[Data entries]
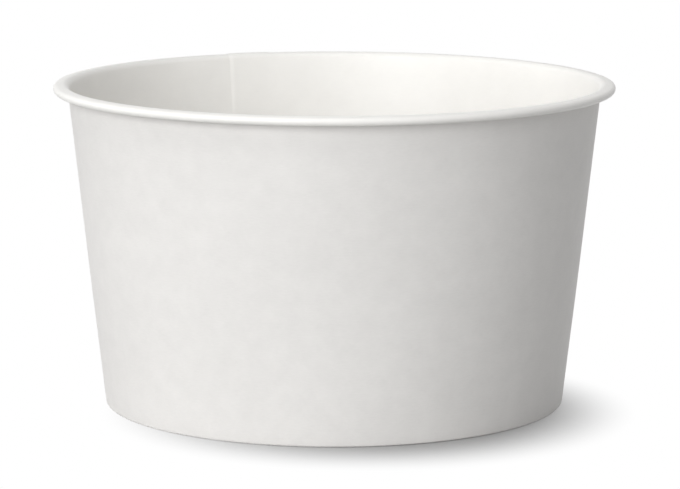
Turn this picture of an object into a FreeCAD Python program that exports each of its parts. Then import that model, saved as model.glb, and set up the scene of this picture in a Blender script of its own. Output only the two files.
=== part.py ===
"""Paper sundae cup, in millimetres: a conical wall wrapped from one board blank, closed by a pressed disc.

The cup is made of two pieces of coated board.
  side_wall    one blank, lapped and sealed down its side, rolled outwards at the rim and tucked in at the foot
  bottom_disc  a round blank pressed into a shallow pan, whose skirt is held between the wall and its tuck
The part stands on its foot at z = 0, with the cup's axis on Z.
"""

import FreeCAD
import Part
import math
import os

# Overall sizes
RIM_DIAMETER = 96.0
CUP_HEIGHT = 55.2
BASE_DIAMETER = 79.0

# Board of the two blanks, with its coating
WALL_BOARD = 0.33
DISC_BOARD = 0.30

# Rolled rim: the bends are measured at the middle of the board, the overhang from the cone at the rim's height
ROLL_OVERHANG = 2.35
ROLL_SHOULDER_RADIUS = 0.94
ROLL_NOSE_RADIUS = 0.515
ROLL_END_RADIUS = 0.25
ROLL_SLOPE = 6.0
ROLL_END_TURN = 172.0
ROLL_END_RUN = 0.75
ROLL_WALL_GAP = 0.10

# Foot: the wall turns in under the disc's skirt and runs up inside it
FOOT_RECESS = 6.0
FOLD_RADIUS = 0.245
TUCK_LENGTH = 4.4
SKIRT_LIFT = 0.10
DISC_BEND_RADIUS = 0.55

# Side seam: the blank's two ends lap, and heat and pressure close them to less than two boards
SEAM_ANGLE = 114.4
LAP_WIDTH = 6.5
LAP_RISE = 0.25
LAP_RAMP_WIDTH = 5.0
LAP_FOOT_TAPER = 1.6
SEAM_STEP = 0.16
SEAM_BEVEL_WIDTH = 0.55

# Shares of board by which the lap's parts bite into the wall, or its groove starts in the air
BITE = 0.25 * WALL_BOARD
AIR = 0.06 * WALL_BOARD
RAMP_SECTIONS = 5

# The cone: its slope is set by the foot, the rim, the roll's overhang and the height
WALL_TOP_DIAMETER = RIM_DIAMETER - 2 * ROLL_OVERHANG
TAPER = math.atan2((WALL_TOP_DIAMETER - BASE_DIAMETER) / 2, CUP_HEIGHT)
UP_THE_WALL = math.pi / 2 - TAPER
DOWN_THE_WALL = UP_THE_WALL - math.pi
INWARDS = math.pi
FOOD_SIDE = WALL_BOARD / 2
OUTER_SIDE = -WALL_BOARD / 2


class BoardPath:
    """The line that a board follows in the r-z plane: straight runs and bends, each tangent to the last.

    A side is a distance to the left of the direction of travel. Because every bend is tangent, the line at any
    side is made of the same runs and bends, which keeps the board's thickness the same all along.
    """

    def __init__(self, r, z, heading):
        self.r = r
        self.z = z
        self.heading = heading
        self.pieces = []

    def straight(self, length):
        self.pieces.append(("straight", self.r, self.z, self.heading, length, 0.0))
        self.r += length * math.cos(self.heading)
        self.z += length * math.sin(self.heading)
        return self

    def bend(self, radius, turn):
        """Turns left by a positive angle in radians, or right by a negative one."""
        self.pieces.append(("bend", self.r, self.z, self.heading, radius, turn))
        hand = math.copysign(1.0, turn)
        centre_r = self.r - hand * radius * math.sin(self.heading)
        centre_z = self.z + hand * radius * math.cos(self.heading)
        self.heading += turn
        self.r = centre_r + hand * radius * math.sin(self.heading)
        self.z = centre_z - hand * radius * math.cos(self.heading)
        return self

    def edges(self, side):
        """The line at one side of the path, as edges from its start to its end."""
        return [offset_edge(*piece, side) for piece in self.pieces]


def point(r, z):
    return FreeCAD.Vector(r, 0, z)


def offset_edge(kind, r, z, heading, size, turn, side):
    """One run or bend of a path, moved to its left by side."""
    start = point(r - side * math.sin(heading), z + side * math.cos(heading))
    if kind == "straight":
        ahead = point(size * math.cos(heading), size * math.sin(heading))
        return Part.makeLine(start, start + ahead)
    hand = math.copysign(1.0, turn)
    centre = point(r - hand * size * math.sin(heading), z + hand * size * math.cos(heading))
    radius = size - hand * side

    def on_bend(angle):
        return centre + point(hand * radius * math.sin(angle), -hand * radius * math.cos(angle))

    return Part.Arc(start, on_bend(heading + turn / 2), on_bend(heading + turn)).toShape()


def layer_wire(path, near, far):
    """The closed outline of all that lies between two sides of a path."""
    ahead = path.edges(near)
    back = path.edges(far)[::-1]
    first_cap = Part.makeLine(path_end(back[-1], "start"), path_end(ahead[0], "start"))
    last_cap = Part.makeLine(path_end(ahead[-1], "finish"), path_end(back[0], "finish"))
    return Part.Wire(Part.__sortEdges__(ahead + [last_cap] + back + [first_cap]))


def path_end(edge, which):
    """The point where an edge of a path starts or finishes."""
    parameter = edge.FirstParameter if which == "start" else edge.LastParameter
    return edge.valueAt(parameter)


def turned(shape, degrees):
    """A copy of a shape, turned about the cup's axis."""
    copy = shape.copy()
    copy.rotate(FreeCAD.Vector(0, 0, 0), FreeCAD.Vector(0, 0, 1), degrees)
    return copy


def spun(wire, start_degrees=0.0, sweep_degrees=360.0):
    """The solid that a closed outline makes when it is spun about the cup's axis."""
    face = turned(Part.Face(wire), start_degrees)
    return face.revolve(FreeCAD.Vector(0, 0, 0), FreeCAD.Vector(0, 0, 1), sweep_degrees)


def lofted(outline, start_degrees, end_degrees, start_depth, end_depth):
    """A solid through outlines whose depth grows evenly with their angle about the cup's axis."""
    sections = []
    for i in range(RAMP_SECTIONS):
        share = i / (RAMP_SECTIONS - 1)
        depth = start_depth + share * (end_depth - start_depth)
        sections.append(turned(outline(depth), start_degrees + share * (end_degrees - start_degrees)))
    return Part.makeLoft(sections, True, False)


def board_radius(z, depth):
    """Radius at height z of the cone that lies depth inside the wall's outer face, square to it."""
    return BASE_DIAMETER / 2 + z * math.tan(TAPER) - depth / math.cos(TAPER)


def seam_degrees(width):
    """The angle that a width along the seam takes up, at the middle of the wall."""
    return math.degrees(width / board_radius(CUP_HEIGHT / 2, 0))


WALL_FOOT_Z = WALL_BOARD / 2 + FOLD_RADIUS * (1 - math.sin(TAPER))
SHOULDER_Z = CUP_HEIGHT - WALL_BOARD / 2 - ROLL_SHOULDER_RADIUS * (1 - math.sin(TAPER))


def wall_point(z):
    """The middle of the board at height z on the straight part of the wall."""
    return board_radius(z, WALL_BOARD / 2), z


def run_up_wall(path, from_z):
    """Takes a path that is at from_z up the cone to the shoulder of the roll."""
    return path.straight((SHOULDER_Z - from_z) / math.cos(TAPER))


def roll_nose(path):
    """Rolls the rim over its shoulder, down the slope of its top and round its nose."""
    slope = math.radians(ROLL_SLOPE)
    reach_left = (
        RIM_DIAMETER / 2
        - WALL_BOARD / 2
        - ROLL_NOSE_RADIUS * (1 - math.sin(slope))
        - ROLL_SHOULDER_RADIUS * (math.cos(TAPER) + math.sin(slope))
        - path.r
    )
    path.bend(ROLL_SHOULDER_RADIUS, -(UP_THE_WALL + slope))
    path.straight(reach_left / math.cos(slope))
    return path.bend(ROLL_NOSE_RADIUS, slope - math.pi)


def roll_end(path):
    """Brings the rolled board back to the wall and turns its end up inside the roll."""
    wall_outside = board_radius(path.z, 0)
    stop_r = wall_outside + ROLL_WALL_GAP + WALL_BOARD / 2 + ROLL_END_RADIUS
    path.straight(path.r - stop_r)
    path.bend(ROLL_END_RADIUS, -math.radians(ROLL_END_TURN))
    return path.straight(ROLL_END_RUN)


def wall_path():
    """The blank from its tucked edge: down inside the foot, round the fold, up the wall and into the roll."""
    fold_flat = (WALL_BOARD + DISC_BOARD - 2 * FOLD_RADIUS) / math.cos(TAPER)
    wall_r, wall_z = wall_point(WALL_FOOT_Z)
    tuck_r = wall_r - fold_flat - 2 * FOLD_RADIUS * math.cos(TAPER) + TUCK_LENGTH * math.sin(TAPER)
    tuck_z = wall_z + 2 * FOLD_RADIUS * math.sin(TAPER) + TUCK_LENGTH * math.cos(TAPER)
    path = BoardPath(tuck_r, tuck_z, DOWN_THE_WALL)
    path.straight(TUCK_LENGTH)
    path.bend(FOLD_RADIUS, -DOWN_THE_WALL)
    path.straight(fold_flat)
    path.bend(FOLD_RADIUS, UP_THE_WALL)
    run_up_wall(path, WALL_FOOT_Z)
    return roll_end(roll_nose(path))


def seam_groove():
    """The shallow trough inside the cup where the outer end of the blank sinks behind the inner one's edge."""
    start_z = FOOT_RECESS + DISC_BOARD

    def outline(depth):
        path = BoardPath(*wall_point(start_z), UP_THE_WALL)
        roll_nose(run_up_wall(path, start_z))
        return layer_wire(path, FOOD_SIDE + WALL_BOARD, FOOD_SIDE - depth)

    ramp_start = SEAM_ANGLE + seam_degrees(LAP_RAMP_WIDTH)
    bevel_end = SEAM_ANGLE - seam_degrees(SEAM_BEVEL_WIDTH)
    ramp = lofted(outline, ramp_start, SEAM_ANGLE, -AIR, SEAM_STEP)
    bevel = lofted(outline, SEAM_ANGLE, bevel_end, SEAM_STEP, -AIR)
    return ramp, bevel


def seam_lap():
    """The outer end of the blank: it climbs over the inner end, lies on it and stops at a square edge."""
    path_start = wall_point(WALL_FOOT_Z)

    def outline(rise):
        length = (SHOULDER_Z - WALL_FOOT_Z) / math.cos(TAPER)
        corners = [
            (0.0, OUTER_SIDE + BITE),
            (length, OUTER_SIDE + BITE),
            (length, OUTER_SIDE - rise),
            (LAP_FOOT_TAPER, OUTER_SIDE - rise),
        ]
        points = []
        for along, side in corners:
            r = path_start[0] + along * math.sin(TAPER) - side * math.cos(TAPER)
            z = path_start[1] + along * math.cos(TAPER) + side * math.sin(TAPER)
            points.append(point(r, z))
        return Part.makePolygon(points + points[:1])

    ramp_start = SEAM_ANGLE + seam_degrees(LAP_RAMP_WIDTH)
    climb = lofted(outline, ramp_start, SEAM_ANGLE, -AIR, LAP_RISE)
    lie = spun(outline(LAP_RISE), SEAM_ANGLE - seam_degrees(LAP_WIDTH), seam_degrees(LAP_WIDTH))
    return climb, lie


def side_wall():
    """The wall: the wrapped blank with its roll and its tuck, and the lap of its side seam."""
    wall = spun(layer_wire(wall_path(), FOOD_SIDE, OUTER_SIDE), SEAM_ANGLE)
    for groove in seam_groove():
        wall = wall.cut(groove)
    for ply in seam_lap():
        wall = wall.fuse(ply)
    return wall.removeSplitter()


def bottom_disc():
    """The disc: a flat panel, a bend and a skirt that follows the inside of the wall down to the fold."""
    panel_z = FOOT_RECESS + DISC_BOARD / 2
    bend_z = panel_z - DISC_BEND_RADIUS * (1 + math.sin(TAPER))
    bend_r = board_radius(bend_z, WALL_BOARD + DISC_BOARD / 2)
    skirt_end_z = WALL_BOARD / 2 + FOLD_RADIUS * (1 + math.sin(TAPER)) + SKIRT_LIFT
    path = BoardPath(0, panel_z, 0.0)
    path.straight(bend_r - DISC_BEND_RADIUS * math.cos(TAPER))
    path.bend(DISC_BEND_RADIUS, DOWN_THE_WALL)
    path.straight((bend_z - skirt_end_z) / math.cos(TAPER))
    return spun(layer_wire(path, DISC_BOARD / 2, -DISC_BOARD / 2))


def only_solid(shape):
    """The one closed solid that a shape holds."""
    solids = shape.Solids
    if len(solids) != 1 or not solids[0].isValid():
        raise ValueError(f"expected one valid solid, found {len(solids)}")
    return solids[0]


def main():
    os.makedirs("parts", exist_ok=True)
    pieces = {"side_wall": side_wall(), "bottom_disc": bottom_disc()}
    for name, shape in pieces.items():
        solid = only_solid(shape)
        solid.exportStep(f"parts/{name}.step")
        print(name, f"volume {solid.Volume:.1f} mm3, {len(solid.Faces)} faces")


main()
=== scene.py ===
"""Paper sundae cup: the coated board of its wall and its bottom disc, and a plain white stage."""

import math
from typing import NamedTuple

import bpy
import numpy as np
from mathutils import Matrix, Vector


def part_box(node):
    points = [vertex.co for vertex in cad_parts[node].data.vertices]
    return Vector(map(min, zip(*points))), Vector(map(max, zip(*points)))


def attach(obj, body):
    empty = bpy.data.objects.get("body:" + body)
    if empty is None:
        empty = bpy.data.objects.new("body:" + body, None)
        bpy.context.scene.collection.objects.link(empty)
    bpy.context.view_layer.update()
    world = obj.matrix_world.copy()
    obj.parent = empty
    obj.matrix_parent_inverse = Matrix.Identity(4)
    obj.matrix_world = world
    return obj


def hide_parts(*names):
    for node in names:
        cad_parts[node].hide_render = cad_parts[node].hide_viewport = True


bl_info = {
    "name": "Paper Sundae Cup",
    "version": (1, 0, 0),
    "blender": (4, 5, 0),
    "location": "View3D > Sidebar > Sundae Cup",
    "description": "Makes the board, the lapped seam and the rolled rim of a paper sundae cup, and its stage",
    "category": "Object",
}

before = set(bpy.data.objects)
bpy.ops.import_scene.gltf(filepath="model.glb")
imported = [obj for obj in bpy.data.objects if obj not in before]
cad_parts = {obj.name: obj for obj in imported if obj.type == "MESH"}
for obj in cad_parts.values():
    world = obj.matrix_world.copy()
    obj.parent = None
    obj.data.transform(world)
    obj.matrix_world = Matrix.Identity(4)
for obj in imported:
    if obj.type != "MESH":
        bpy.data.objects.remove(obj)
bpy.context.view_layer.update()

MM = 0.001
TAU = 2 * math.pi

# The cup's overall sizes in the frame
WALL_LOW, WALL_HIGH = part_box("side_wall")
DISC_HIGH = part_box("bottom_disc")[1]
FRAME_RIM_DIAMETER = round(WALL_HIGH[0] - WALL_LOW[0], 3)
FRAME_HEIGHT = round(WALL_HIGH[2], 4)
FRAME_FLOOR_HEIGHT = round(DISC_HIGH[2], 4)

# A board's faces, in the order of its materials
FOOD_SIDE, OUTER_SIDE, CUT_EDGE = range(3)

# Fineness of the meshes, and the angle past which an edge is sharp
DISC_COLUMNS = 240
FLOOR_COLUMNS = 96
FLOOR_RINGS = 4
SHARP_ANGLE = math.radians(50)

# Share of a board's thickness that is left where the seam's inner edge runs out
FEATHER_SHARE = 0.04

# Rows of the wall's section over which the roll's swell grows, and how many of them lie before the shoulder
SWELL_ROWS = 6
SWELL_LEAD = 2

# Rows over which the marks in the foot grow and fade, and how many of the last ones lie before the fold
MARK_ROWS = 2
MARK_LEAD = 1

# The wall's slow waves: size as a share of the waviness, waves round the cup, drift per metre up, and phase
WALL_WAVES = (
    (0.8, 2, 0, 0.7),
    (0.5, 3, 20, -1.1),
    (0.35, 7, -55, 2.3),
    (0.25, 11, 90, 0.4),
    (0.2, 17, -120, -2.0),
)

# Share of the cup's height over which those waves grow, because the fold keeps the foot round
WAVE_RISE = 0.4

# The disc's slow waves: size, waves round the disc and phase
DISC_WAVES = (
    (0.5, 2, 1.0),
    (0.3, 5, -0.6),
    (0.2, 9, 2.0),
)

# How strongly those waves change the disc's bow
DISC_WAVE_SHARE = 0.5


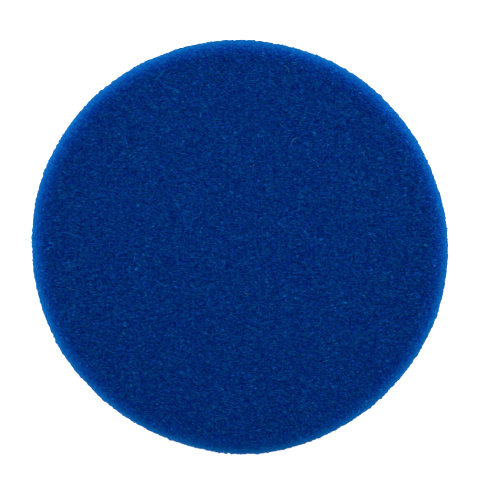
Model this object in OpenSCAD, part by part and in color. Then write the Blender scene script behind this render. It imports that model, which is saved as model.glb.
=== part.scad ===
// Round foam polishing pad for a dual-action or rotary polisher.
// It lies on its loop side, with the working face up. The origin is the centre of the loop face.
// The layers are bonded on top of each other: loop pile, ground cloth, hot-melt film, foam disc.

/* [Foam disc] */
// Diameter at the widest point, just under the rounded working edge
pad_d = 150; // [100:1:200]
// Thickness of the foam from its bonded back to the working face
foam_t = 22.5; // [15:0.5:40]
// Radius of the rounded edge around the working face
edge_r = 5; // [2:0.5:6]
// How far the side tapers in, on the radius, from the working edge to the back
taper = 5; // [1:0.5:8]
// Radius of the small round where the side meets the back
back_edge_r = 0.8; // [0.4:0.1:1.5]

/* [Loop backing] */
// Bare foam left around the loop fabric, on the radius
cloth_margin = 1; // [1:0.5:4]
// Height of the loop pile that a hook-faced backing plate grips
pile_t = 1.5; // [1:0.1:3]
// How far the pile stops short of the edge of its cloth, on the radius
pile_margin = 0.3; // [0:0.1:1]
// Thickness of the knitted ground cloth that the loops stand on
cloth_t = 0.7; // [0.4:0.1:1.2]
// Thickness of the hot-melt film between the cloth and the foam
film_t = 0.3; // [0.1:0.1:0.5]

/* [Hidden] */
$fn = 180;

pad_r = pad_d / 2;
cloth_r = pad_r - taper - cloth_margin;
pile_r = cloth_r - pile_margin;

// Heights of the bonded layers, from the loop face up
cloth_z = pile_t;
film_z = cloth_z + cloth_t;
foam_z = film_z + film_t;
face_z = foam_z + foam_t;

// The two rounds of the foam's profile, as [radius from the axis, height] of their centres
edge_c = [pad_r - edge_r, face_z - edge_r];
back_c = [pad_r - taper - back_edge_r, foam_z + back_edge_r];

// Direction square to the straight side, which is the outer tangent of both rounds
side_run = edge_c - back_c;
side_len = norm(side_run);
side_lean = atan2(side_run.x, side_run.y) + asin((edge_r - back_edge_r) / side_len);
side_out = [cos(side_lean), -sin(side_lean)];

// Half of the foam's section: everything inside the two rounds and the straight side between them
module foam_section() {
    edge_tangent = edge_c + edge_r * side_out;
    back_tangent = back_c + back_edge_r * side_out;
    polygon([
        [0, foam_z], [back_c.x, foam_z], back_c, back_tangent,
        edge_tangent, edge_c, [edge_c.x, face_z], [0, face_z],
    ]);
    translate(edge_c) circle(r = edge_r);
    translate(back_c) circle(r = back_edge_r);
}

// Fine-celled polyurethane foam, cut round, with a rounded working edge and a tapered side
module foam_disc() {
    color([0.01, 0.17, 0.45])
        rotate_extrude() foam_section();
}

// Hot-melt film that bonds the loop fabric to the foam
module adhesive_film() {
    color([0.85, 0.83, 0.76])
        translate([0, 0, film_z]) cylinder(r = cloth_r, h = film_t);
}

// Knitted ground of the loop fabric
module backing_cloth() {
    color([0.24, 0.25, 0.27])
        translate([0, 0, cloth_z]) cylinder(r = cloth_r, h = cloth_t);
}

// Outer shape of the pile: a field of fine loops that stand on the ground cloth
module loop_pile() {
    color([0.32, 0.33, 0.35])
        cylinder(r = pile_r, h = pile_t);
}

foam_disc();
adhesive_film();
backing_cloth();
loop_pile();
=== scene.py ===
import math

import bpy
import numpy as np
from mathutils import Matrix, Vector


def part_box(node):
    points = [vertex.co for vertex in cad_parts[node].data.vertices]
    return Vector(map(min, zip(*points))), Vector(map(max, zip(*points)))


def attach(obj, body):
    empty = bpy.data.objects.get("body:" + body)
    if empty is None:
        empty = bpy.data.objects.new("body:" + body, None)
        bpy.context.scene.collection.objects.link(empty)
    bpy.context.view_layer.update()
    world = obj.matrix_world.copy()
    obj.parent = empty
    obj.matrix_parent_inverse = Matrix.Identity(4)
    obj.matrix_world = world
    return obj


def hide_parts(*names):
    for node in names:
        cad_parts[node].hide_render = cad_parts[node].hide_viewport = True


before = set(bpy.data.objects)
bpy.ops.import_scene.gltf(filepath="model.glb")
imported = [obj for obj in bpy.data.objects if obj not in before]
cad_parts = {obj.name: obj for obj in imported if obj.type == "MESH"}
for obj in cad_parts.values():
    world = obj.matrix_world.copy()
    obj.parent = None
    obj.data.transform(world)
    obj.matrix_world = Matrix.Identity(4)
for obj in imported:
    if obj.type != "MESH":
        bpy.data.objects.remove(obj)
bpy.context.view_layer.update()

# A round foam polishing pad, lying on its loop side with the working face up.
# Lengths are in millimetres up to the point where a mesh is made, and in metres from there on.
MM = 0.001
BODY = "root"

# ---- Places and sizes from the frame ----
foam_low, foam_high = (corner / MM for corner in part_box("foam_disc"))
cloth_low, cloth_high = (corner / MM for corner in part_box("backing_cloth"))
PAD_R = foam_high.x
FACE_Z = foam_high.z
BACK_Z = foam_low.z
CLOTH_R = cloth_high.x
PILE_R = (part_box("loop_pile")[1] / MM).x
FILM_Z = cloth_high.z       # the film's underside, which is the cloth's top
PILE_Z = cloth_low.z        # the cloth's underside, where the loops are rooted

# Corner spacing of a surface that another piece hides
HIDDEN_STEP = 4.0


# ---- Noise that is the same on each run ----
def hashed(ix, iy, iz, seed):
    """A random number from 0 to 1 for each whole-numbered place."""
    table = np.random.default_rng(seed).random(1 << 16)
    mixed = (ix * 73856093) ^ (iy * 19349663) ^ (iz * 83492791)
    return table[mixed & (len(table) - 1)]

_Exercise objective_
Please print exactly what appears from the first line of the data through the line with "DISC_BOARD = 0.30", including both of those lines and nothing past them.

_Exercise response_
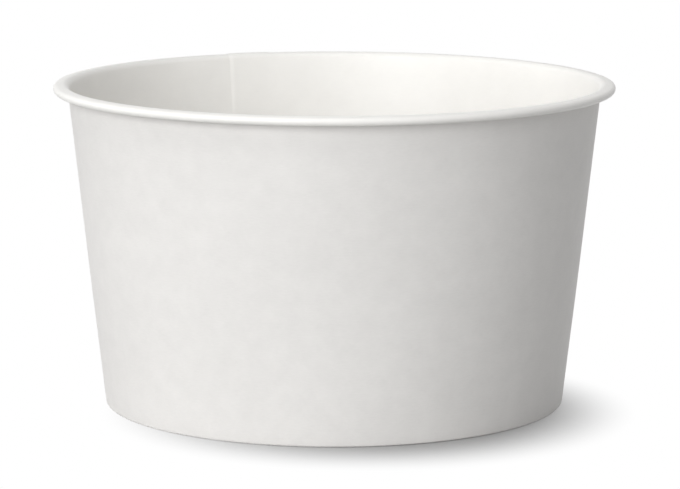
Turn this picture of an object into a FreeCAD Python program that exports each of its parts. Then import that model, saved as model.glb, and set up the scene of this picture in a Blender script of its own. Output only the two files.
=== part.py ===
"""Paper sundae cup, in millimetres: a conical wall wrapped from one board blank, closed by a pressed disc.

The cup is made of two pieces of coated board.
  side_wall    one blank, lapped and sealed down its side, rolled outwards at the rim and tucked in at the foot
  bottom_disc  a round blank pressed into a shallow pan, whose skirt is held between the wall and its tuck
The part stands on its foot at z = 0, with the cup's axis on Z.
"""

import FreeCAD
import Part
import math
import os

# Overall sizes
RIM_DIAMETER = 96.0
CUP_HEIGHT = 55.2
BASE_DIAMETER = 79.0

# Board of the two blanks, with its coating
WALL_BOARD = 0.33
DISC_BOARD = 0.30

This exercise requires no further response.